Monopoly-cum-Monopsony Capitalism

This paper seeks to explain the nature and basis of inter-country income inequality in the contemporary global capitalist economy. It characterises the current structure of the world economy as a combination of knowledge monopolies, which also become monopsonies, largely located in the headquarter economies of the global North, with producer companies largely based on commoditised knowledge in the supplier economies of the global South.

Thanks to Raphie Kaplinksy, Arjun Appadurai, Nitin Desai, Rehman Sobhan, Will Milberg, and John Pickles for their comments, questions, and encouragement. Thanks also to students, including Hunter Thomas of Bucknell University, who asked pointed questions on early presentations of this analysis. As always, remain indebted to Govind Kelkar.
 

Global inequality can be looked at in a number of ways. This paper looks at the difference in per capita gross domestic product (GDP) between countries as the measure of inequality. We try to explain this through the manner in which the knowledge of production, or technological knowledge, has been created and used in the global capitalist world from about the 1970s till now, that is, in the age of global value chains (GVCs).
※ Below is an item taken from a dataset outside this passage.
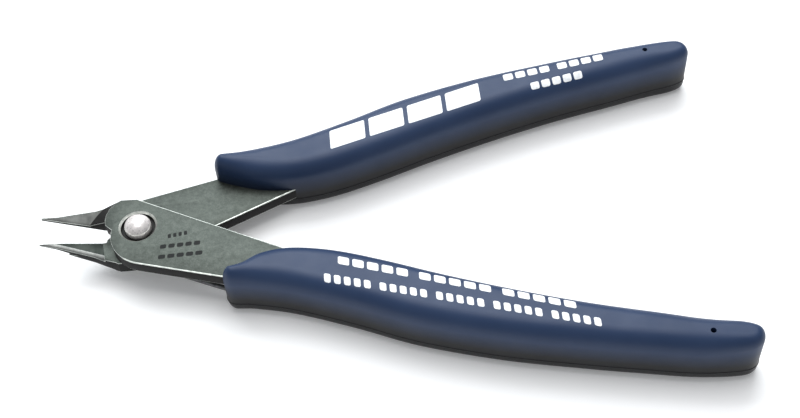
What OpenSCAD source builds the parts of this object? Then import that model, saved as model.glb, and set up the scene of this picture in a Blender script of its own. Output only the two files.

The current structure of the world economy is a combination of knowledge monopolies, usually protected by intellectual property rights (IPRs), which also become monopsonies, headquartered largely in the global North (which we will also refer to as headquarter economies) and producer companies, using the commoditised knowledge of production, largely based in the global South (which we will also refer to as supplier or contract manufacturing economies). This structure produces a hierarchy of profit rates. This hierarchy of profit rates, along with the distribution of knowledge between monopolised and commoditised production segments, both recreate the very unequal distribution of income from globalised production in GVCs and make it difficult for countries to overcome the existing distribution of labour and income within GVCs. This results in the geographic difference between the knowledge-protected lead firms in headquarter economies and the firms with commoditised knowledge in supplier countries.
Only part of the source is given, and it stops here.